Me: “Yes, I suppose that would be upsetting.”

He: “Well, yes. Upsetting, certainly. I mean, we have homeless in Japan. Some. A few. But they don’t follow you into your hotel. And they don’t get angry if they think you haven’t given them enough. It was frightening, to tell you the truth. I was very, very scared.”


Of course it was. For this guy — a slight man, even smaller than my petite daughter — a guy who spends his nights stacking onions and lining bottles of soy sauce in neat rows, a guy who is conditioned to the routine? I could imagine how some American with an unkempt beard and tattered clothes intent on shaking coin from a cowed foreigner would be intimidating. As for me, I know that that part of LA looks worse than it really is. That place is well-patrolled, it has its share of well-heeled types who rent out the pricey lofts near the station, so not much untoward was likely to come of these confrontations. [Now, there are other parts of town that I would never think of setting foot in at night, but the Chinatown/Union Station district isn’t one of them.]

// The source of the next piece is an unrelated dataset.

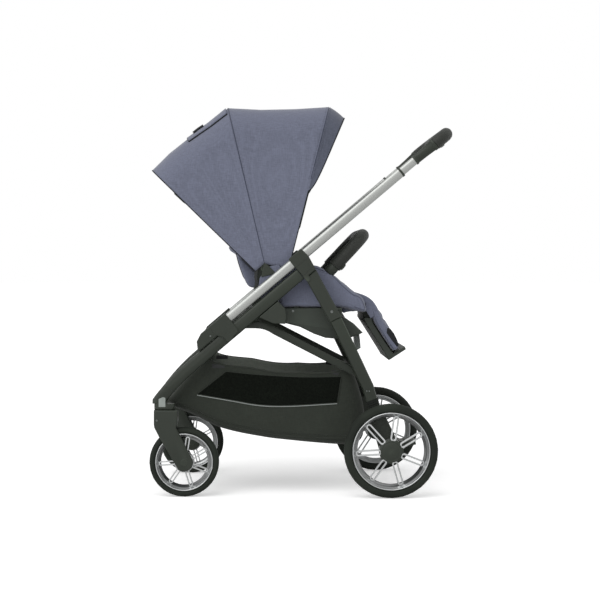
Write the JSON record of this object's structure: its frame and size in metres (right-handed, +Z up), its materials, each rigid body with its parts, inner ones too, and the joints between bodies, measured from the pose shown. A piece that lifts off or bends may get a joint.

Still, my store manager wouldn’t know that. Not having lived there.

And, apparently, not having given himself over to the secret of travel . . . the willingness to move beyond fear.

For the peripatetic, the regular traveler, there will always be places that are uncomfortable, since they lie beyond his or her general routine. The important question for the traveler to other venues, though, is this: “is the fact that I am encountering uncertainty enough to check me? Is that sufficient to bar me from these realms unknown?”

Or to restate it in the negative: “Will the fear of what lies beyond . . . here . . . be enough to keep us cemented in our safe routine?